I meant ones you could just plug into the soundcard and use without having to buy an amplifier box as well. Someone told me they were called 'live' when they were like that, so that's why I used the phrase.

Are the ones you mentioned 'live', or do I need to buy an amplifier to go with them? I don't really know what I'm talking about, just what other people have told me so be gentle with me!

Yours hopefully

ulrichburke

Monitors that have amplifiers built into them are called "active monitors" or "powered monitors". To some extent, the type of monitor to get depends on the type of soundcard you have. It would be best to look at monitors that can be used with high-quality audio interfaces as well as with consumer-grade soundcards, as you will then be able to continue to use them when you realise that the next weak link in your chain is your soundcard.

To this end, you need to look for monitors that can be switched to take their input from professional line-level (+4dBu) balanced signals on TRS jacks or XLR connectors, or from unbalanced domestic levels (-10dBV), usually on phono (RCA) connectors. You may not be familiar with all these terms, but I am quoting them so you can match them against the specifications of possible active monitors.

There are some KRK Rokit 5s going on Ebay UK at the moment (item 190368001620) that are worth keeping your eye on. They are reasonable monitors, and would work with a soundcard and also with an external audio interface of the type that had its own monitor volume control.

ulrichburke Wed, 02/10/2010 - 18:41

At the moment I've got my computer linked into a hifi.

It's a fairly good hifi and I'm just using the speakers that came with it to mix in, the theory being that if it sounds good on my hi-fi speakers it'll sound good on most others, because mine are fairly bog standard, most others will be of the same sort of level and thus what sounds good on mine will sound good on theirs.

However, I've been told this isn't necessarily the case. I've been told by someone doing a music training course - wish I could afford one of those! - at Berklee that you have to have speakers with a 'flat sound', if it sounds good on 'flat sound' speakers, THEN it will sound good on most others. He told me how much he'd paid for his speakers - about 700 bucks each, he's in the States, I'm in England - and after getting over my instant coronary at the price, started wondering if there was a slightly lower budget way of getting a mix right.
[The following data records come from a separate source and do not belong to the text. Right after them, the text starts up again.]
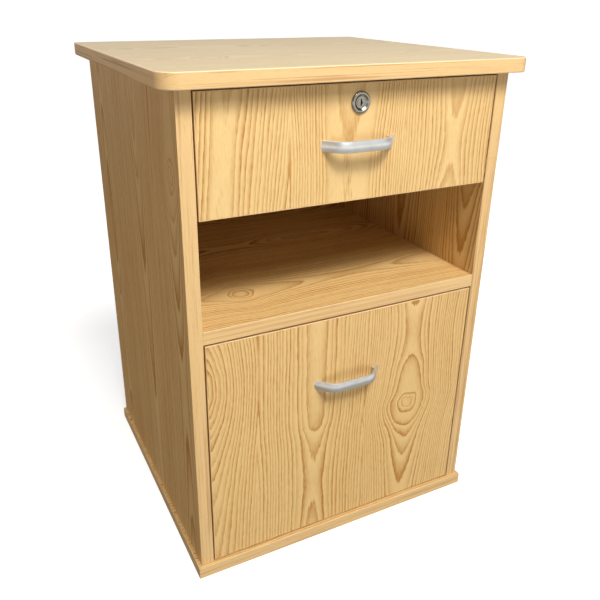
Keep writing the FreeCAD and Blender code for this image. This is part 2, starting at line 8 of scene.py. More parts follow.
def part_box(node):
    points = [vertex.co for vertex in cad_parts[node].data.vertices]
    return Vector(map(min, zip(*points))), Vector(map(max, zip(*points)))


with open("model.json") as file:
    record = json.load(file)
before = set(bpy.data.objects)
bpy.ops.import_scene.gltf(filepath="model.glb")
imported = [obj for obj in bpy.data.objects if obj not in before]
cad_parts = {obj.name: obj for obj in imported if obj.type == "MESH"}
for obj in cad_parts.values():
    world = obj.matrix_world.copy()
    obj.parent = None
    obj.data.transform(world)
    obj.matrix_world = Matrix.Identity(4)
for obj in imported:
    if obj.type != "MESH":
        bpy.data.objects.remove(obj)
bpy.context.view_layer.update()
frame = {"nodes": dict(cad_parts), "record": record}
nodes = frame["nodes"]
scene = bpy.context.scene

MM = 0.001
X_AXIS, Y_AXIS, Z_AXIS = 0, 1, 2

# Printed laminate: ground, dark late wood, duller ground, and a greyer colour for painted sheen on
# the top; linear RGB
OAK_PALE = (0.845, 0.614, 0.290, 1)
OAK_LINE = (0.470, 0.208, 0.036, 1)
OAK_GREY = (0.700, 0.430, 0.155, 1)
TOP_SHEEN_GREY = (0.560, 0.496, 0.320, 1)
# Printed edging: ground, lines, and a pale painted highlight on the arris
EDGE_PALE = (0.800, 0.545, 0.262, 1)
EDGE_LINE = (0.440, 0.215, 0.085, 1)
EDGE_HIGHLIGHT = (0.900, 0.740, 0.500, 1)
BEECH_PALE = (0.48, 0.27, 0.13, 1)
BEECH_DARK = (0.33, 0.17, 0.075, 1)
OAK_GLOSS = 0.45

# Noises drawn out along the grain: features per metre across it and along it, octaves, seed offset
WANDER = (14.0, 3.2, 3.0, 0.0)
RIPPLE = (60.0, 11.0, 2.0, 31.0)
SWAY = (30.0, 9.0, 1.0, 83.0)
LUMP = (62.0, 38.0, 1.0, 67.0)
FIBRE = (520.0, 46.0, 2.0, 57.0)
DRIFT = (26.0, 5.0, 2.0, 11.0)
DASHES = (900.0, 120.0, 1.0, 43.0)
PORES = (1500.0, 70.0, 1.0, 5.0)
SHADE = (9.0, 2.0, 2.0, 19.0)
EDGE_COARSE = (330.0, 2.6, 3.0, 0.0)
EDGE_FINE = (900.0, 14.0, 2.0, 9.0)
EDGE_DASHES = (1300.0, 90.0, 1.0, 3.0)
EDGE_SHADE = (60.0, 1.5, 2.0, 21.0)

# How far the noises bend the figure
WANDER_REACH = 11.0 * MM
RIPPLE_REACH = 4.2 * MM
SWAY_REACH = 14.0 * MM
LUMP_REACH = 15.0 * MM
LUMP_FULL = 6.0 * MM        # the loops round a knot are lumpy this near its middle
LUMP_NONE = 34.0 * MM       # and even this far out

# Years of the figure
CROWD_RATE = 0.22 / (22.0 * MM) ** 2    # rings added away from a heart, per square metre of offset
CROWD_LIMIT = 75.0 * MM
GROWTH_REACH = 60.0 * MM
GROWTH_RINGS = 12.0
HEART_BLEND = 0.8
YEAR_RATE = 0.43            # how fast wide and narrow years follow each other
YEAR_SWING = 0.9
FRAY = 0.34                 # how much the fibres fray a dark line

# Strength of the dark lines
LATE_POWER = 2.2            # how late in the year the wood turns dark
YEAR_END = 0.90             # where the dark line starts to end
RING_WEIGHT = (0.75, 1.65)
DRIFT_WEIGHT = (0.55, 1.35)
DASH_WEIGHT = (0.72, 1.30)
STREAKS = 0.40
PORE_DARKNESS = 0.30

# Strength of the painted highlight on the strips' arrises
ARRIS_HIGHLIGHT = 0.75
EDGE_SLANT = 0.6            # how far the strips' lines move over their depth
FACING = 0.7                # least part of a normal along the axis that its face looks along
POLISH_SCALE = 900.0
SMUDGE_SCALE = 70.0
SOIL_SCALE = 9.0
FLECK_SCALE = 300.0
TARNISH = 0.86
ROUGH_SPREAD = 0.06


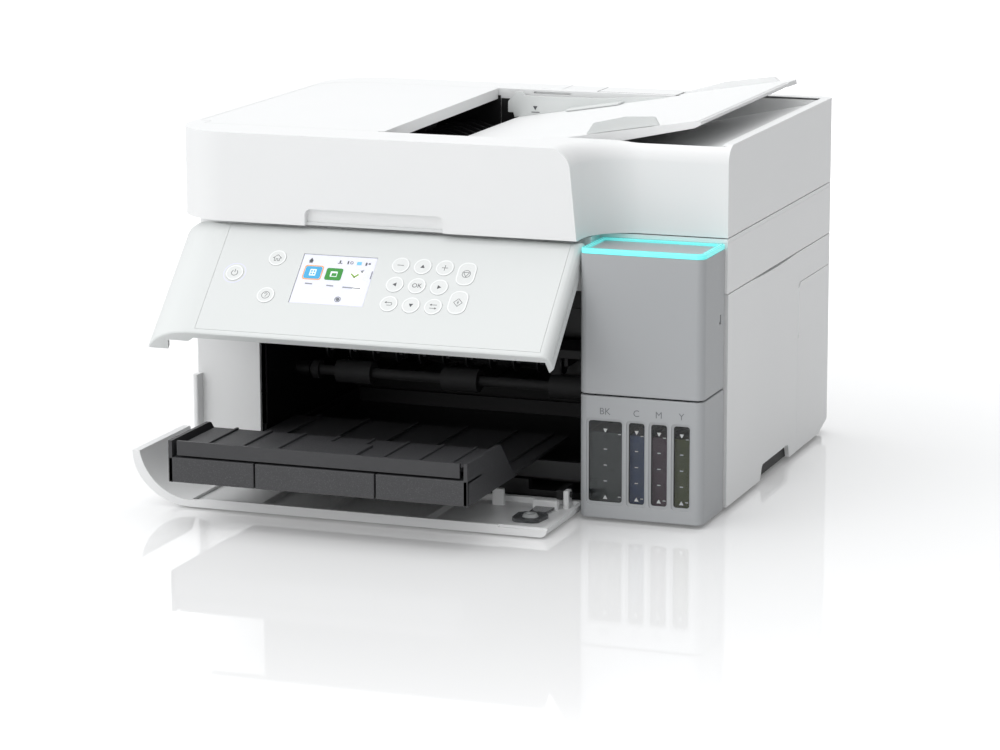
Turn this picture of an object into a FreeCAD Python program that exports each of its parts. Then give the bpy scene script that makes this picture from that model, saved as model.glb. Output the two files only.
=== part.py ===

So I did a bit of research and started learning about the difference between speakers and amplifiers - I thought they were two different names for the same thing but apparently not - and that hi-fi speakers were designed to make shit smell of roses whereas flat sound speakers were designed intentionally the opposite ways around - which is why anything that sounds good in them will sound great in hi-fi speakers - but they all seem to cost an absolute fortune which I currently do not possess. I wish!

I'm sorry I missed the other guy's post. I've been having trouble with my E-mail, I got my E-mail hijacked, couldn't get into my IN box for a while and some dumbass bot was sending crazy spam all over the place with my e-mail addy on it! Looked for it, can't find it in the IN box so I'm going to look for it here and answer it. Apologies. The bot seems to have gone now and I hope it falls into a virtual acid bath somewheres.
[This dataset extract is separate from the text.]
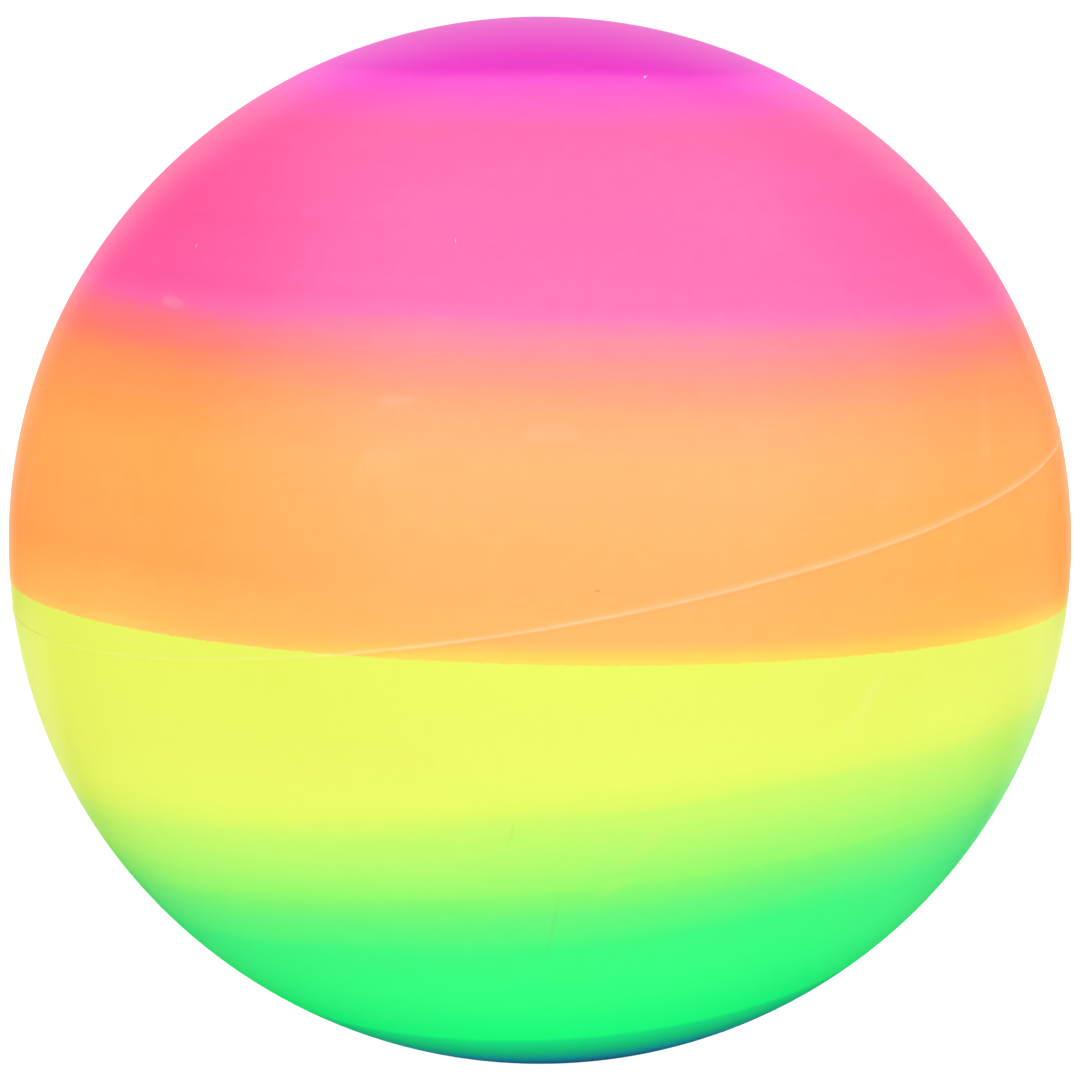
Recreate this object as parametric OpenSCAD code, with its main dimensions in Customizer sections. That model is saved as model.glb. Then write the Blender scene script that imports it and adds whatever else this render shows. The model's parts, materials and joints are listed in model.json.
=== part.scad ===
// Inflatable vinyl play ball with sprayed rainbow bands and a pull-out valve plug.
// Millimetres, +Z up, origin at the ball's centre, the ball standing on its lowest point.

/* [Ball] */
// Diameter across the ball's widest belt
ball_d = 229; // [200:1:260]
// Height of the ball as a share of its width, because the blown skin is slightly squat
squat = 0.985; // [0.97:0.001:1]
// Thickness of the vinyl wall
wall_t = 0.55; // [0.4:0.05:0.9]

/* [Parting line] */
// Width of the raised line where the two halves of the mould met
flash_w = 1.1; // [0.6:0.1:2]
// Height of the raised line above the skin
flash_h = 0.25; // [0.1:0.05:0.5]
// Sideways lean of the mould's parting plane, in degrees
flash_lean = -9.5; // [-15:0.5:15]
// Forward lean of the mould's parting plane, in degrees
flash_pitch = 4.5; // [-10:0.5:10]
// Distance of the parting plane from the ball's centre
flash_rise = 7.5; // [0:0.5:12]

/* [Spray bands] */
// Lower edge of the magenta cap, as a share of the ball's radius above its centre
cap_edge = 0.88; // [0.8:0.01:0.95]
// Lower edge of the pink band
pink_edge = 0.48; // [0.3:0.01:0.7]
// Lower edge of the orange band
orange_edge = -0.07; // [-0.15:0.01:0.1]
// Lower edge of the yellow band
yellow_edge = -0.4; // [-0.5:0.01:-0.3]
// Lower edge of the green band, where the blue foot begins
green_edge = -0.77; // [-0.9:0.01:-0.65]
// Sideways lean of the three upper edges, in degrees
upper_lean = 1.2; // [-4:0.1:4]
// Sideways lean of the two lower edges, in degrees
lower_lean = -5; // [-8:0.1:0]

/* [Valve place] */
// Turn of the valve about the ball's upright axis, counted from +X, in degrees
valve_turn = 154; // [0:1:359]
// Rise of the valve's axis above the horizontal, in degrees
valve_tilt = 41; // [20:1:60]

/* [Valve sleeve] */
// Diameter of the neck that fills the hole in the skin
neck_d = 13; // [12:0.5:16]
// Diameter of the flange bonded to the inside of the skin
flange_d = 24; // [18:1:30]
// Thickness of that flange
flange_t = 1.2; // [0.8:0.1:2]
// Diameter of the barrel inside the ball
barrel_d = 10.5; // [9:0.5:11.5]
// Reach of the barrel below the ball's outer surface
barrel_l = 15; // [13:0.5:18]
// Diameter of the recess that holds the plug's head
recess_d = 10.4; // [10.2:0.1:11]
// Diameter of the barrel's bore
bore_d = 6.1; // [6.04:0.02:6.2]

/* [Valve plug] */
// Diameter of the plug's flat head
head_d = 10; // [9:0.1:10]
// Thickness of the plug's head
head_t = 1.3; // [1:0.1:1.8]
// Diameter of the plug's stem
stem_d = 6; // [5.9:0.02:6]
// Length of the stem below the head, with its nose
stem_l = 12.5; // [10.5:0.5:14]
// Length of the stem's tapered nose
nose_l = 2; // [1:0.1:3]
// Number of sealing grooves around the stem
groove_count = 3; // [1:1:3]
// Depth of each sealing groove
groove_depth = 0.3; // [0.1:0.05:0.6]
// Diameter of the hole that takes an inflating needle
needle_d = 2.2; // [2.1:0.05:2.4]
// Depth of the straight part of the needle hole
needle_l = 6; // [4:0.5:8]

/* [Hidden] */

ball_r = ball_d / 2;
pole_r = ball_r * squat;
inner_d = ball_d - 2 * wall_t;

// The valve's axis is square to the skin, so its place comes from the ellipse's normal.
valve_norm = sqrt(pow(ball_r * cos(valve_tilt), 2) + pow(pole_r * sin(valve_tilt), 2));
valve_out = pow(ball_r, 2) * cos(valve_tilt) / valve_norm;
valve_up = pow(pole_r, 2) * sin(valve_tilt) / valve_norm;

// Play under the plug's head, so that it seats without touching the recess's floor
seat_gap = 0.05;
// Chamfer on the recess's mouth and the head's rim
soft_edge = 0.25;
// Depth of the needle hole's widened mouth, which flares by as much all round
needle_mouth = 0.6;
// Width of a sealing groove, the step from one to the next, and the first one's place below the head
groove_w = 0.8;
groove_pitch = 2.2;
groove_start = 3;
// Diameter at the nose's tip
nose_d = 4;
// A little beyond a surface, so that a cut or a crossing is clean
over = 1;
// A band edge that lies below the whole ball, as a share of its radius
below_ball = -1.1;
// Facets round the ball, its outline, the valve and the needle hole
ball_facets = 180;
outline_facets = 360;
valve_facets = 96;
needle_facets = 48;

// Each band: its colour, its lower edge and that edge's lean. The list runs downward.
BANDS = [
    [[0.96, 0.28, 0.83], cap_edge, upper_lean],
    [[1.00, 0.44, 0.71], pink_edge, upper_lean],
    [[1.00, 0.69, 0.37], orange_edge, upper_lean],
    [[0.93, 0.99, 0.41], yellow_edge, lower_lean],
    [[0.20, 1.00, 0.49], green_edge, lower_lean],
    [[0.00, 0.33, 0.50], below_ball, 0]
];

module spheroid(d) {
    rotate_extrude($fn = ball_facets)
        intersection() {
            scale([1, squat]) circle(d = d, $fn = outline_facets);
            translate([0, -d]) square([d, 2 * d]);
        }
}

// Everything above a plane that leans sideways and forward, at a height along its own normal
module above(height, lean, pitch = 0) {
    rotate([pitch, lean, 0])
        translate([-ball_d, -ball_d, height])
            cube(2 * ball_d);
}

module at_valve() {
    rotate([0, 0, valve_turn])
        translate([valve_out, 0, valve_up])
            rotate([0, 90 - valve_tilt, 0])
                children();
}

// The raised line, taken from a slightly larger ball by a thin leaning slice
module flash() {
    intersection() {
        spheroid(ball_d + 2 * flash_h);
        difference() {
            above(flash_rise - flash_w / 2, flash_lean, flash_pitch);
            above(flash_rise + flash_w / 2, flash_lean, flash_pitch);
        }
    }
}

module bare_skin() {
    difference() {
        union() {
            spheroid(ball_d);
            flash();
        }
        spheroid(inner_d);
        at_valve() cylinder(d = neck_d, h = 4 * over, center = true, $fn = valve_facets);
    }
}

module ball_skin() {
    for (i = [0 : len(BANDS) - 1])
        color(BANDS[i][0])
            intersection() {
                bare_skin();
                difference() {
                    above(BANDS[i][1] * ball_r, BANDS[i][2]);
                    if (i > 0) above(BANDS[i - 1][1] * ball_r, BANDS[i - 1][2]);
                }
            }
}

module sleeve_flange() {
    difference() {
        intersection() {
            spheroid(inner_d);
            at_valve()
                translate([0, 0, -barrel_l])
                    cylinder(d = flange_d, h = barrel_l, $fn = valve_facets);
        }
        spheroid(inner_d - 2 * flange_t);
    }
}

module sleeve_barrel() {
    at_valve()
        translate([0, 0, -barrel_l])
            cylinder(d = barrel_d, h = barrel_l - flange_t, $fn = valve_facets);
}

module sleeve_neck() {
    intersection() {
        spheroid(ball_d);
        at_valve()
            cylinder(d = neck_d, h = 4 * flange_t, center = true, $fn = valve_facets);
    }
}

// The cone that breaks the edge of the recess's mouth
module recess_chamfer() {
    translate([0, 0, -soft_edge])
        cylinder(d1 = recess_d, d2 = recess_d + 4 * soft_edge, h = 2 * soft_edge, $fn = valve_facets);
}

module valve_sleeve() {
    color("ivory")
        difference() {
            union() {
                sleeve_flange();
                sleeve_barrel();
                sleeve_neck();
            }
            at_valve() {
                translate([0, 0, -head_t - seat_gap])
                    cylinder(d = recess_d, h = 2 * head_t, $fn = valve_facets);
                translate([0, 0, -barrel_l - over])
                    cylinder(d = bore_d, h = barrel_l + over, $fn = valve_facets);
                recess_chamfer();
            }
        }
}

// The head, stem and nose in one turned outline, from the head's top downward
module plug_body() {
    rotate_extrude($fn = valve_facets)
        polygon([
            [0, 0],
            [head_d / 2 - soft_edge, 0],
            [head_d / 2, -soft_edge],
            [head_d / 2, -head_t],
            [stem_d / 2, -head_t],
            [stem_d / 2, nose_l - head_t - stem_l],
            [nose_d / 2, -head_t - stem_l],
            [0, -head_t - stem_l]
        ]);
}

module groove(depth_below_head) {
    translate([0, 0, -head_t - depth_below_head])
        difference() {
            cylinder(d = stem_d + over, h = groove_w, center = true, $fn = valve_facets);
            cylinder(d = stem_d - 2 * groove_depth, h = groove_w + over, center = true, $fn = valve_facets);
        }
}

// A straight blind hole under a wider mouth that guides the needle in
module needle_hole() {
    translate([0, 0, -needle_mouth - needle_l])
        cylinder(d = needle_d, h = needle_l + over, $fn = needle_facets);
    translate([0, 0, -needle_mouth])
        cylinder(d1 = needle_d, d2 = needle_d + 2 * needle_mouth, h = needle_mouth, $fn = needle_facets);
}

module valve_plug() {
    color("gainsboro")
        at_valve()
            difference() {
                plug_body();
                for (i = [0 : groove_count - 1]) groove(groove_start + i * groove_pitch);
                needle_hole();
            }
}

ball_skin();
valve_sleeve();
valve_plug();
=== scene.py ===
import json
import math

import bmesh
import bpy
from mathutils import Matrix, Vector, noise
from mathutils.geometry import delaunay_2d_cdt


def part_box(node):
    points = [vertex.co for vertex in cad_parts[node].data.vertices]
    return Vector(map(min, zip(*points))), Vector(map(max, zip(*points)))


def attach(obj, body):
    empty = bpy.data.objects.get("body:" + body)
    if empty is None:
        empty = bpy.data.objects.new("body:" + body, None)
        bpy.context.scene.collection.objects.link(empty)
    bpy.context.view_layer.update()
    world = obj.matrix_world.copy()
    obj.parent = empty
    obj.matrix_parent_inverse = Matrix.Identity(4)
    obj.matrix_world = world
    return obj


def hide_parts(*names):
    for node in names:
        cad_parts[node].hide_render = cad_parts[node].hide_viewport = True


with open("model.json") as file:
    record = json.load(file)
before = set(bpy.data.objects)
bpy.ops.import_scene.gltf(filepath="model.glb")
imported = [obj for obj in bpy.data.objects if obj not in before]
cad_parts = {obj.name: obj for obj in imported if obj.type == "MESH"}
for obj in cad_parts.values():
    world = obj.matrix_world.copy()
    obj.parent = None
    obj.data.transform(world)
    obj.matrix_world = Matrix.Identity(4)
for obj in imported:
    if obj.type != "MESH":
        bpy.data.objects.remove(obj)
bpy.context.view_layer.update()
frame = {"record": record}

MM = 0.001

# ---------------------------------------------------------------- sizes from the frame

SKIN_LOW, SKIN_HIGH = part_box("ball_skin")
BALL_R = 0.5 * (SKIN_HIGH.x - SKIN_LOW.x)
POLE_R = 0.5 * (SKIN_HIGH.z - SKIN_LOW.z)
WALL = 0.55 * MM

MOUNTS = {m["name"]: m for m in frame["record"]["mounts"]}
NEEDLE = MOUNTS["needle_hole"]
NEEDLE_R = NEEDLE["dims"]["r_mm"] * MM
NEEDLE_LENGTH = NEEDLE["dims"]["length_mm"] * MM
NEEDLE_MOUTH = 0.6 * MM

# The valve's own frame: its origin on the ball's surface, its Z out of the ball
VALVE_AXIS = Vector(NEEDLE["axis"]).normalized()
VALVE_TOP = Vector(NEEDLE["pos_m"]) + VALVE_AXIS * (NEEDLE_MOUTH + NEEDLE_LENGTH / 2)
VALVE_SIDE = Vector((0, 0, 1)).cross(VALVE_AXIS).normalized()
VALVE_UP = VALVE_AXIS.cross(VALVE_SIDE)
VALVE_TURN = Matrix((VALVE_SIDE, VALVE_UP, VALVE_AXIS)).transposed()
AT_VALVE = Matrix.Translation(VALVE_TOP) @ VALVE_TURN.to_4x4()

# The valve's sizes, as its CAD parts have them; depths are counted from the ball's surface
NECK_R = 6.5 * MM
FLANGE_R = 12 * MM
FLANGE_THICK = 1.2 * MM
BARREL_R = 5.25 * MM
BARREL_DEPTH = 15 * MM
RECESS_R = 5.2 * MM
RECESS_DEPTH = 1.35 * MM
BORE_R = 3.05 * MM
HEAD_R = 5 * MM
HEAD_THICK = 1.3 * MM
STEM_R = 3 * MM
STEM_DEPTH = 13.8 * MM
NOSE_LENGTH = 2 * MM
NOSE_R = 2 * MM
GROOVES = 3
GROOVE_START = 4.3 * MM
GROOVE_PITCH = 2.2 * MM
GROOVE_WIDTH = 0.8 * MM
GROOVE_DEEP = 0.3 * MM

# The raised line (flash) at the mould's parting plane
FLASH_RISE = 7.5 * MM
FLASH_HEIGHT = 0.16 * MM
FLASH_HALF = 0.55 * MM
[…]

I'd thought about getting a good pair of headphones to mix in, their other advantage being it might stop the neighbours where I live from constantly threatening to 'do' me under the Noise Pollution Act when I'm playing my tracks a little louder so I can hear all the problems they have. But apparently that's fraught with problems too - for reasons I'm still not too certain about it seems that if you use headphones, the results sound 'flat' on normal speakers.

If I get a GOOD - like Bang and Olufsen - pair of hi-fi speakers - there's a shop that sells second-hand stuff like that near me - would I be able to mix passably using those? Some of the affordable ones he sells have woofers and tweeters like a Great Dane and Tweety-Pie! Bass makes 'em bounce. Surely those would be OK, wouldn't they? I do New Age, not drum'n'bass or anything, so I'm not exactly after the world's mightiest bass sound.